Comme le révèlent des articles récents dans le New York Times et le New Yorker ainsi que dans la nouvelle biographie de Musk par Walter Isaacson, Musk se laisse facilement influencer par des puissants et séduisants tels que Vladimir Poutine et oriente ses décisions vers les applaudissements reçus de ses fans sectaires.

Ainsi, alors que le monde entier semblait uni pour aider l’Ukraine face à l’agression russe au printemps 2022, Musk intervenait pour garantir que les satellites StarLink fournissent une connectivité fiable alors que les bombes et les missiles russes détruisaient les infrastructures essentielles à travers le pays. Mais plus tard, convaincu de son génie, de son indépendance et de sa bienveillance, Musk a décidé d’étouffer la défense de l’Ukraine via une dangereuse collaboration avec des responsables russes. Musk a toutefois nié cela.

« Lorsque les personnes riches se convainquent qu’ils le sont parce qu’ils sont intelligents, ils ont tendance à utiliser leurs talents à mauvais escient dans des domaines bien au-delà de leurs connaissances ou de leur expertise. Ils ont également tendance à socialiser avec d’autres élites ayant une vision myope de l’humanité. C’est la chambre d’écho la plus dangereuse et la plus puissante. C’est le genre d’arrogance qui pousse des personnes comme Mark Zuckerberg et Bill Gates à « réorganiser » l’éducation publique selon leurs propres hypothèses idéologiques, sans entreprendre le dur travail d’étude des systèmes qu’ils espèrent démanteler. »

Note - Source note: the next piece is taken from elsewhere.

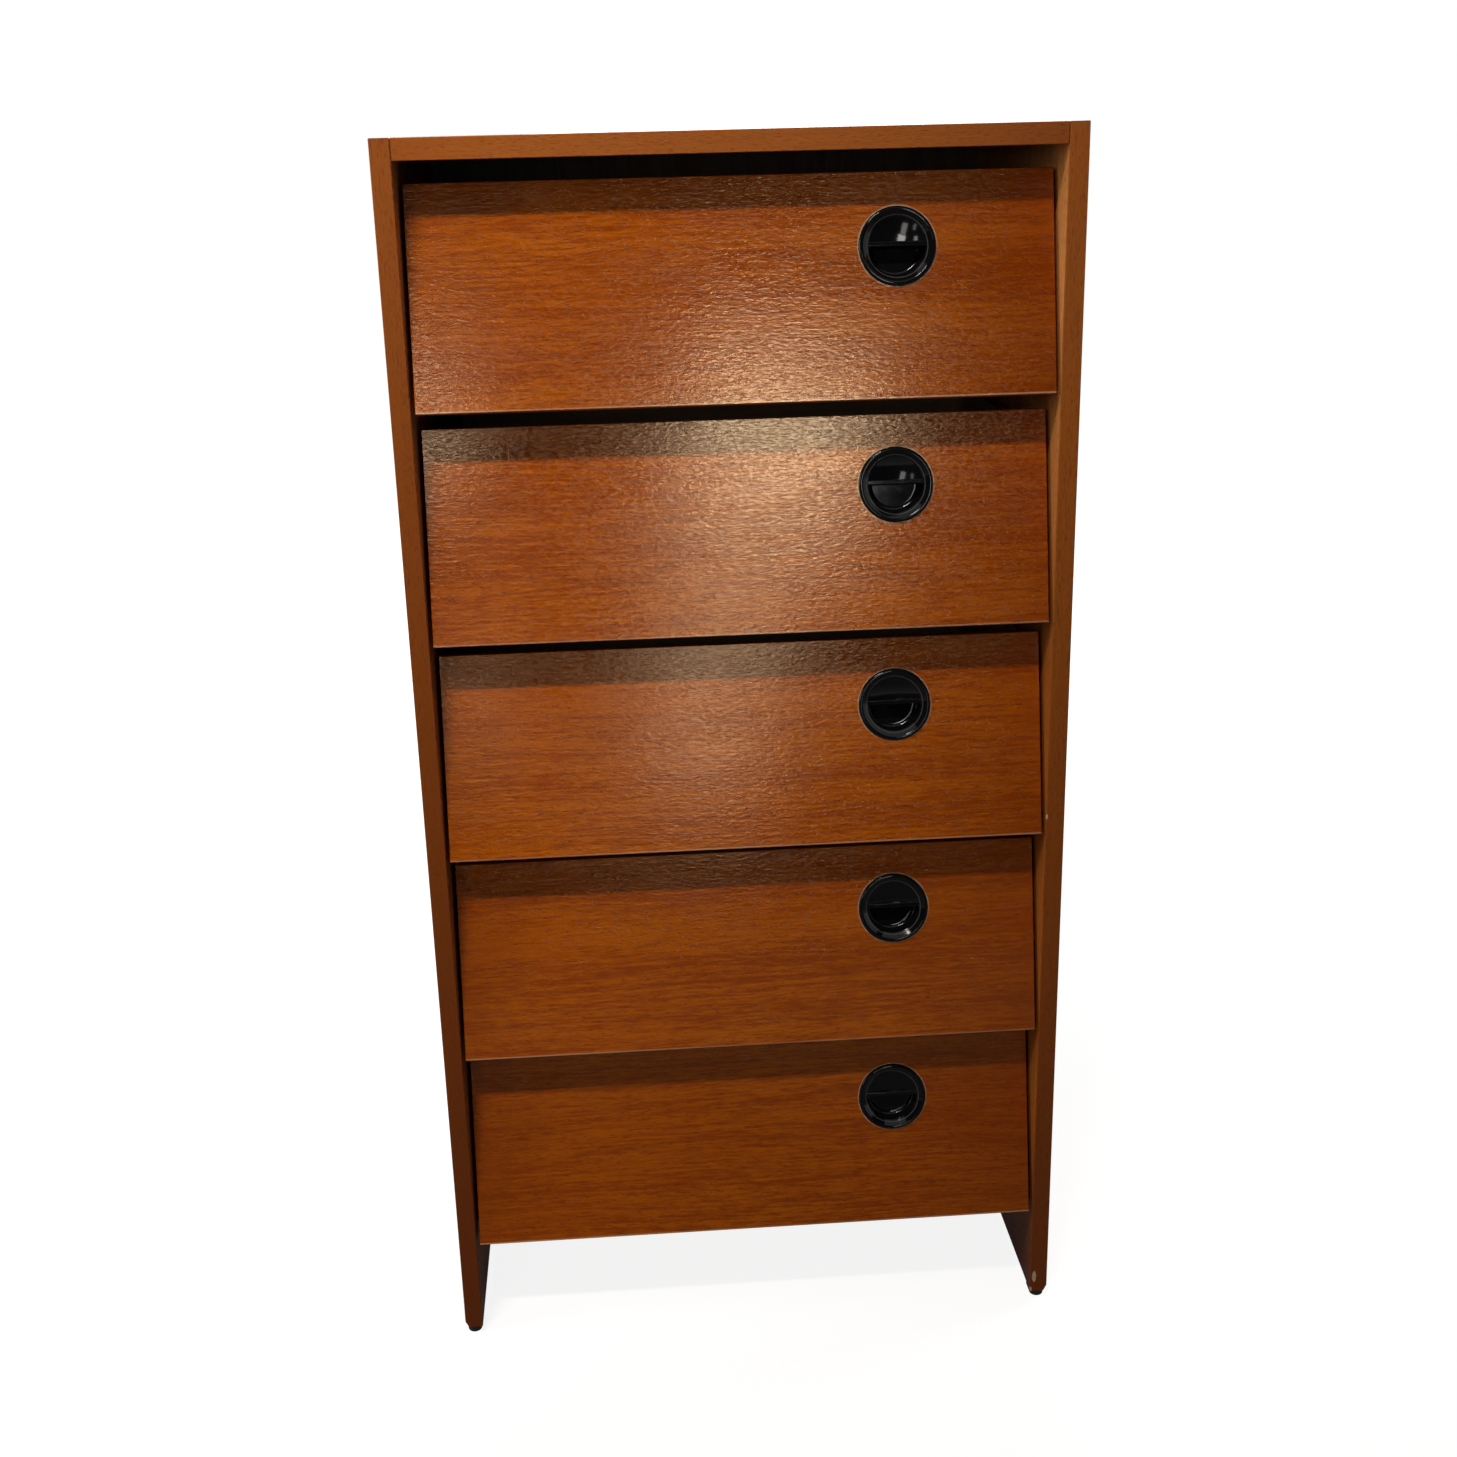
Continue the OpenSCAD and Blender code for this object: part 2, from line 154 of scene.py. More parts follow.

« Tant que nous permettons que les systèmes publics, de renseignement et militaires essentiels soient contrôlés par des acteurs privés, nous risquons de voir des vies détruites et des espoirs d’un avenir meilleur anéantis par les caprices d’un égocentrique instable. Cela pourrait être Musk. Ce pourrait être quelqu’un de bien plus compétent et capable la prochaine fois », conclut Siva Vaidhyanathan dans The Guardian.